In 2015, America legalised same-sex marriage. Since then, many debates have surfaced about the limitations of same-sex marriage — one of them being whether it would affect how children would be raised should the same-sex couple decide to have children.
Marriage experts Dr. Greg Smalley and his wife, Erin, say that having a man and a woman is important when it come to raising a child.
Speaking to Yahoo Singapore at the Crazy Little Thing Called Marriage public seminar on Wednesday (July 6), the Smalley’s shared some insights on LGBT and other marriage issues.
“The best place to raise a child is with a man and a woman,” said Greg Smalley. “Without judging from a moral standpoint, if that’s right or wrong, I always look at what is the absolute best for our children,” he added.
Smalley shared that a woman and a man are both irreplaceable when it comes to raising a child. “As a dad, there are things that I provide for both my daughter and my son that Erin, as a woman can’t provide and vice-versa.”

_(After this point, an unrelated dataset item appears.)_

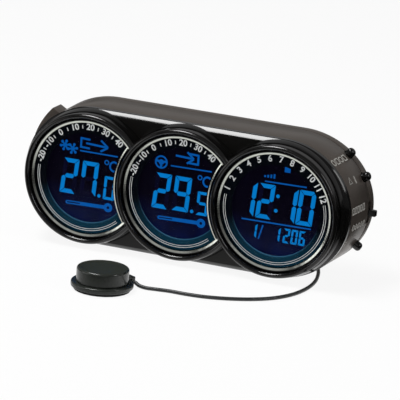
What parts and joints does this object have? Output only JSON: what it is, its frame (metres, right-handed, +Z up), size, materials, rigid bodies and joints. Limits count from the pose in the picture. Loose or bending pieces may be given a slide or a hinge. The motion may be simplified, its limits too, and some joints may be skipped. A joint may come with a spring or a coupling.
{
  "type": "radio-controlled clock",
  "caption": "Free-standing radio-controlled clock: rounded oblong case with overlapping round displays, side keys, light bar, battery compartment and a corded outdoor sensor puck.",
  "frame": {"origin": "centre of the clock's footprint, on the plane its feet stand on; the lead and its sensor are left out of the box", "axes": "+X along the case towards the side keys, +Y from the displays to the battery door, +Z up"},
  "size_m": [0.1554, 0.1543, 0.0595],
  "materials": {
    "gloss_bezel": "glossy black moulded plastic",
    "satin_case": "satin brown-grey lacquer on moulded plastic",
    "gloss_trim": "glossy black moulded trim",
    "tinted_lens": "dark tinted clear lens",
    "mask_film": "black printed film",
    "lcd_panel": "liquid crystal cell",
    "clear_guide": "clear acrylic",
    "circuit_board": "green solder mask on laminate",
    "key_plastic": "black moulded keys",
    "switch_plastic": "black switch bodies",
    "fastener_steel": "plated steel",
    "ferrite": "sintered ferrite rod",
    "copper_winding": "enamelled copper winding",
    "clip_nylon": "natural nylon",
    "cell_jacket": "plain cell jacket",
    "rubber": "black rubber",
    "lead_jacket": "dark grey flexible jacket",
    "sensor_shell": "near-black moulded shell",
    "foam_pad": "adhesive foam"
  },
  "bodies": {
    "clock_body": {"left_lens": "tinted_lens", "left_trim_ring": "gloss_trim", "left_dial_mask": "mask_film", "left_lcd_panel": "lcd_panel", "middle_lens": "tinted_lens", "middle_trim_ring": "gloss_trim", "middle_dial_mask": "mask_film", "middle_lcd_panel": "lcd_panel", "right_lens": "tinted_lens", "right_trim_ring": "gloss_trim", "right_dial_mask": "mask_film", "right_lcd_panel": "lcd_panel", "light_guide": "clear_guide", "front_bezel": "gloss_bezel", "front_housing": "satin_case", "rear_housing": "satin_case", "main_circuit_board": "circuit_board", "switch_board": "circuit_board", "light_switch_board": "circuit_board", "left_board_screw": "fastener_steel", "right_board_screw": "fastener_steel", "lower_left_case_screw": "fastener_steel", "upper_left_case_screw": "fastener_steel", "lower_right_case_screw": "fastener_steel", "upper_right_case_screw": "fastener_steel", "switch_board_screw": "fastener_steel", "light_board_screw": "fastener_steel", "left_battery_contact": "fastener_steel", "right_battery_contact": "fastener_steel", "mode_switch": "switch_plastic", "up_switch": "switch_plastic", "down_switch": "switch_plastic", "colour_switch": "switch_plastic", "light_switch": "switch_plastic", "upper_battery": "cell_jacket", "lower_battery": "cell_jacket", "antenna_rod": "ferrite", "antenna_winding": "copper_winding", "antenna_clip_left": "clip_nylon", "antenna_clip_right": "clip_nylon", "inside_sensor": "switch_plastic", "front_left_foot": "rubber", "front_right_foot": "rubber", "rear_left_foot": "rubber", "rear_right_foot": "rubber", "lead_grommet": "rubber", "sensor_lead": "lead_jacket", "clock_lead": "lead_jacket", "sensor_lead_coil": "lead_jacket", "coil_tie": "rubber", "sensor_base": "sensor_shell", "sensor_cap": "sensor_shell", "sensor_bead": "switch_plastic", "sensor_pad": "foam_pad"},
    "mode_button": {"mode_button": "key_plastic"},
    "up_button": {"up_button": "key_plastic"},
    "down_button": {"down_button": "key_plastic"},
    "colour_lever": {"colour_lever": "key_plastic"},
    "light_bar": {"light_bar": "satin_case"},
    "battery_door": {"battery_door": "satin_case"}
  },
  "joints": [
    {"name": "mode_press", "type": "slide", "parent": "clock_body", "child": "mode_button", "axis": [-0.6947, 0, -0.7193], "range_m": [0, 0.0006], "stiffness_N_per_m": 400},
    {"name": "up_press", "type": "slide", "parent": "clock_body", "child": "up_button", "axis": [-0.9048, 0, -0.4258], "range_m": [0, 0.0006], "stiffness_N_per_m": 400},
    {"name": "down_press", "type": "slide", "parent": "clock_body", "child": "down_button", "axis": [-0.8704, 0, 0.4924], "range_m": [0, 0.0006], "stiffness_N_per_m": 400},
    {"name": "colour_slide", "type": "slide", "parent": "clock_body", "child": "colour_lever", "axis": [0, 0, 1], "range_m": [-0.003, 0.003]},
    {"name": "light_press", "type": "slide", "parent": "clock_body", "child": "light_bar", "axis": [1, 0, 0], "range_m": [0, 0.0006], "stiffness_N_per_m": 600},
    {"name": "door_hinge", "type": "hinge", "parent": "clock_body", "child": "battery_door", "pos_m": [0, 0.01805, 0.01815], "axis": [-1, 0, 0], "range_deg": [0, 75]}
  ]
}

Single parent families face a similar situation, where they lack a father or a mother in the household. Support is essential in raising children in these families.
“Being a single parent, everything falls on you, so support yourself with good community, and surround yourself with that,” Erin Smalley added.

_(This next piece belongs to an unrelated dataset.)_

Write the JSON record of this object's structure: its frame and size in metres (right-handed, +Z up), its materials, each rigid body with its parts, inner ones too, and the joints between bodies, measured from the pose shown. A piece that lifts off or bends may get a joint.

As these parents need are unable to assume the role of the mother or the father, getting someone to fill in these roles are essential.
“If it’s a mom raising a son, get a mentor for your son. Get someone who is going to speak into his life as a man and that might be a grandfather, an uncle, a cousin, a friend. And if you are a single mom, surround yourself with girl friends, that will bring support to you,” she said.

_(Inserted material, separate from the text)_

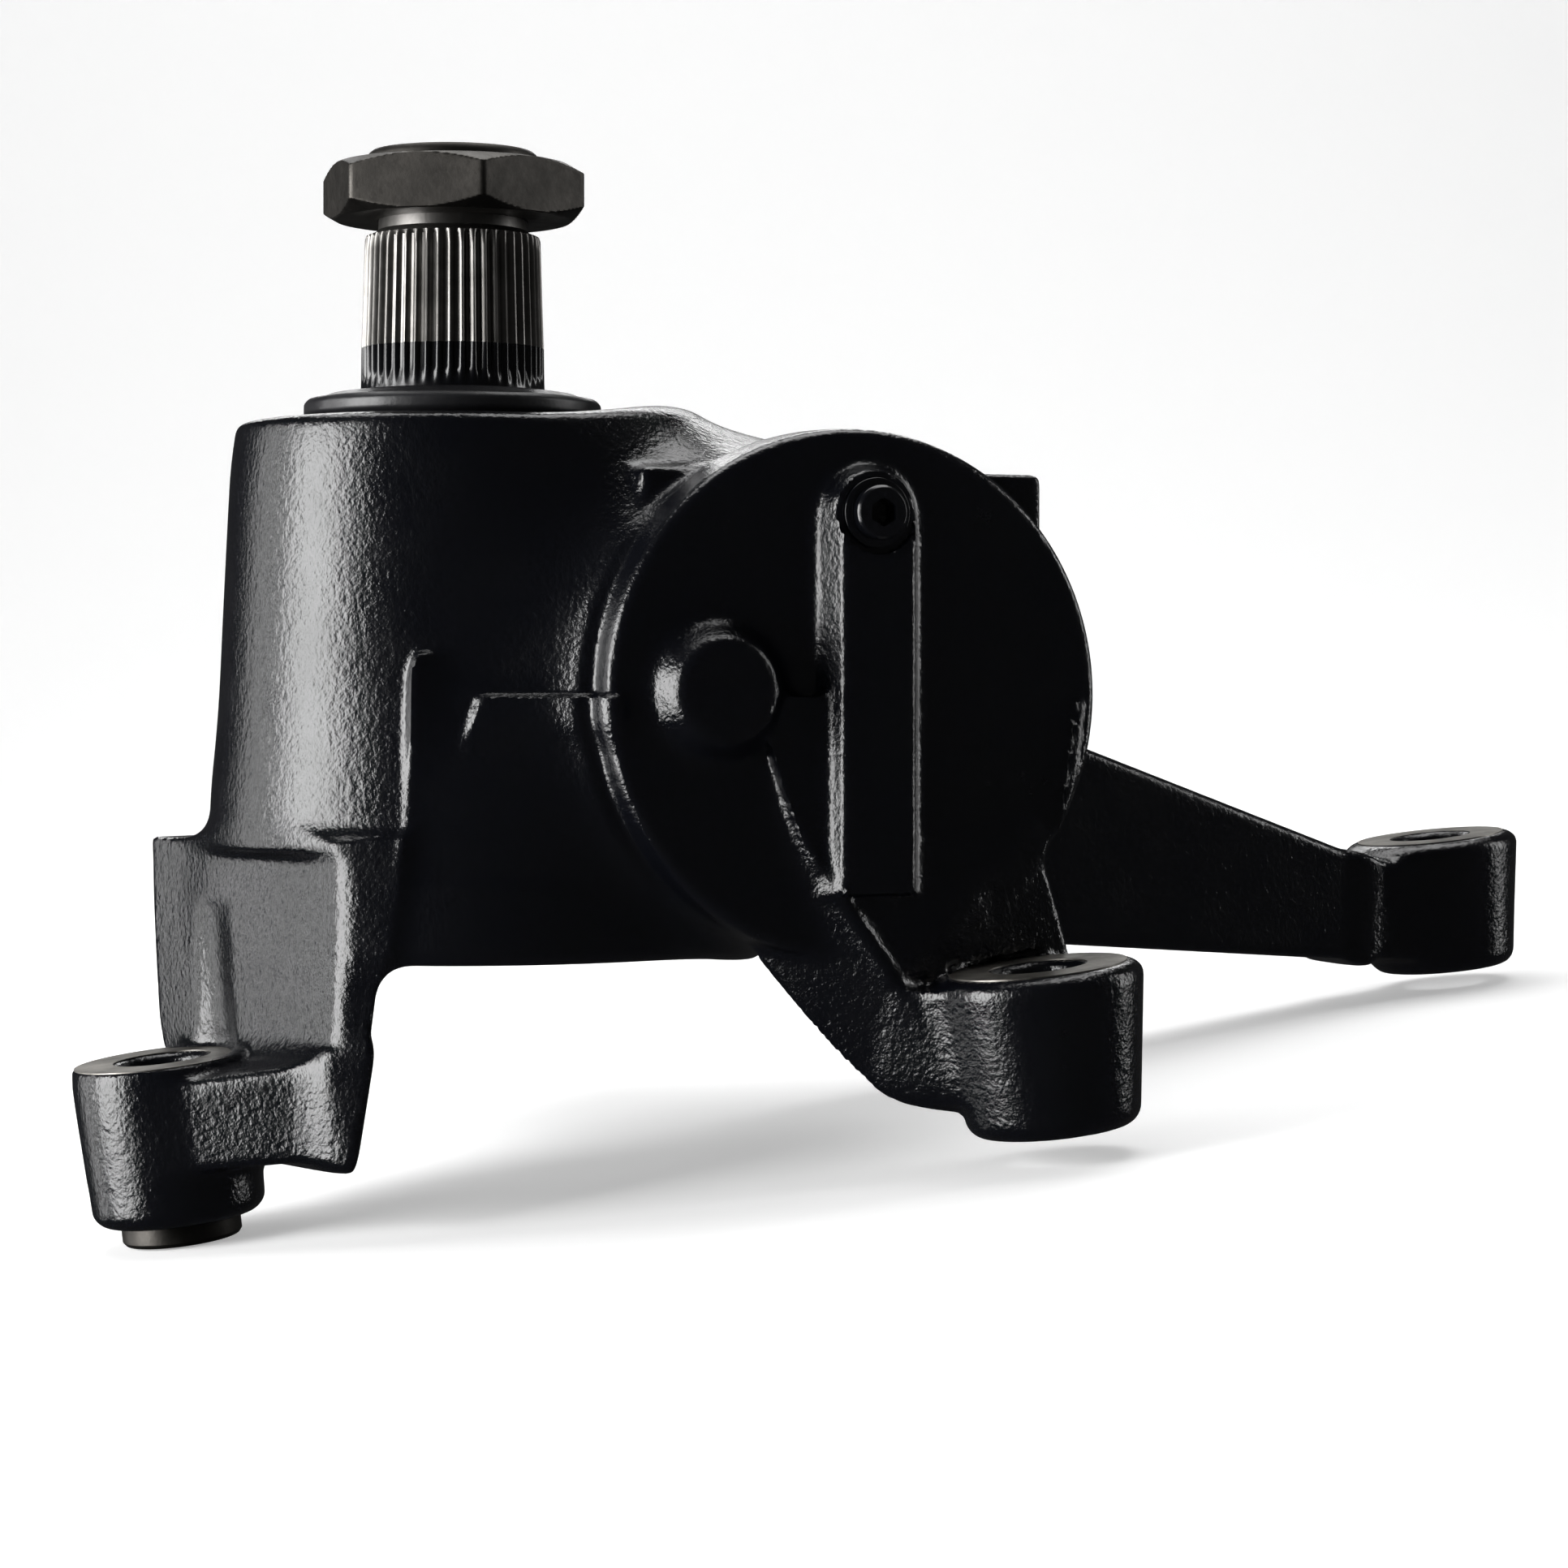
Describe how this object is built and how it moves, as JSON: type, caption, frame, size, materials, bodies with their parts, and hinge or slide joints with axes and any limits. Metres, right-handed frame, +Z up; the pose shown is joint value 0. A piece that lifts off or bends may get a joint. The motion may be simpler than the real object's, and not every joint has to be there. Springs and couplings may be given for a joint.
{
  "type": "worm gearbox",
  "caption": "Recirculating-ball worm gearbox of a power steering gear: cast housing with mounting lugs, splined input shaft, serrated output shaft with hexagon nut.",
  "frame": {"origin": "centre of the bounding box's bottom face, where the gear stands on its mounting lugs", "axes": "+Y along the worm from the closed end to the input shaft, +Z up out of the lug faces; the sector shaft leans 6.7 degrees from +Z towards +X"},
  "size_m": [0.3864, 0.2924, 0.2244],
  "materials": {
    "black_paint": "gloss over sand-cast iron",
    "black_oxide": "black oxide",
    "steel": "ground",
    "dark_steel": "case hardened",
    "rubber": "matt",
    "ptfe": "matt",
    "plug_plastic": "matt"
  },
  "bodies": {
    "housing": {"gear_housing": "black_paint", "side_cover": "black_paint", "valve_housing": "black_paint", "stop_screw": "black_paint", "stop_screw_seal": "black_paint", "side_cover_seal": "rubber", "sector_oil_seal": "rubber", "valve_housing_seal": "rubber", "input_oil_seal": "rubber", "input_dust_cap": "rubber", "adjuster_lock_nut": "black_oxide", "adjuster_screw": "steel", "seal_retaining_ring": "black_oxide", "sector_bearing_upper": "steel", "sector_bearing_lower": "steel", "worm_bearing": "steel", "input_bearing": "steel", "pressure_port_plug": "plug_plastic", "return_port_plug": "plug_plastic", "lug_sleeve_left": "steel", "lug_sleeve_right": "steel", "side_cover_bolt_1": "black_paint", "side_cover_bolt_2": "black_paint", "side_cover_bolt_3": "black_paint", "side_cover_bolt_4": "black_paint", "side_cover_bolt_5": "black_paint", "side_cover_bolt_6": "black_paint", "valve_housing_bolt_1": "black_oxide", "valve_housing_bolt_2": "black_oxide", "valve_housing_bolt_3": "black_oxide", "valve_housing_bolt_4": "black_oxide"},
    "worm": {"worm_shaft": "steel", "torsion_bar": "steel", "torsion_pin_front": "dark_steel", "valve_sleeve": "steel", "valve_sleeve_ring_1": "ptfe", "valve_sleeve_ring_2": "ptfe", "valve_sleeve_ring_3": "ptfe"},
    "rack": {"rack_piston": "dark_steel", "piston_ring": "ptfe", "piston_end_plug": "steel", "ball_train": "steel", "ball_return_guide": "steel", "return_guide_clamp": "steel", "guide_clamp_screw_1": "black_oxide", "guide_clamp_screw_2": "black_oxide"},
    "sector": {"sector_shaft": "dark_steel", "pitman_nut": "black_oxide", "dust_cover": "rubber"},
    "input": {"input_shaft": "steel", "torsion_pin_rear": "dark_steel"}
  },
  "joints": [
    {"name": "rack_slide", "type": "slide", "parent": "housing", "child": "rack", "axis": [0, 1, 0], "range_m": [-0.0232, 0.0232]},
    {"name": "input_turn", "type": "hinge", "parent": "housing", "child": "worm", "pos_m": [-0.03692, 0.0902, 0.09903], "axis": [0, 1, 0], "range_deg": [-700, 700]},
    {"name": "sector_turn", "type": "hinge", "parent": "housing", "child": "sector", "pos_m": [-0.10247, -0.0418, 0.10673], "axis": [0.1167, 0, 0.9932], "range_deg": [-37, 37]},
    {"name": "valve_twist", "type": "hinge", "parent": "worm", "child": "input", "pos_m": [-0.03692, 0.0902, 0.09903], "axis": [0, 1, 0], "range_deg": [-4, 4], "stiffness_Nm_per_rad": 100}
  ],
  "couplings": [
    {"joint": "input_turn", "follows": "rack_slide", "rad_per_m": -523.6},
    {"joint": "sector_turn", "follows": "rack_slide", "rad_per_m": 27.778}
  ]
}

Introducing children into a marriage
When children are introduced to a marriage, things change drastically. Often people find themselves turning all their attention on the child. However, the Smalley’s say that keeping the attention on the relationship should be a top priority.
“Kids are very important, and require a lot of time. But the best thing you can do for your kids is to have a great marriage…You are providing them stability, and support that they need,” said Erin.
“I think some of the best advice that I was ever given when I became a new dad, was that this child cannot be the centre of the family…and everything revolves around the child. The key is to recognise that this child is part of the family and is no more important than our marriage.” Greg added.
In their own family, the Smalley’s made it a point to teach their children the need for personal time once in a while to keep their marriage strong. If their children called them when they were out on a date, or complained when they were put to bed, the Smalley’s let them know that they were taking their personal time away.
“If they took five minutes away from ours, we would put them in a timeout the next day…They need to understand that they are part of a family and being a family member means that us having a strong marriage is in their best interest, and that’s an important thing, to keep this marriage very strong,” Greg explained.
Dealing with differences in a marriage
Cultural, religious or gender differences can sometimes wreak havoc on a marriage when both parties cannot compromise. Many couples often see these differences as problems, but the Smalley’s say they should be seen as opportunities.
“This is the really unique beauty of each marriage because we have a man and a woman, and together, with their differences — it creates a uniqueness to the relationship…They’re opportunities to create a beauty and a balance in a relationship,” Erin said.
Likening differences in marriage to playing tennis. Greg said that couples should not be on opposing sides, but rather working together as a team.
“You need to resolve it in a way that feels good to both people. If you strive for unity, if that’s your goal, that you want to find solutions for problems that both of us feel about, there’s nothing you can’t work through,” he says.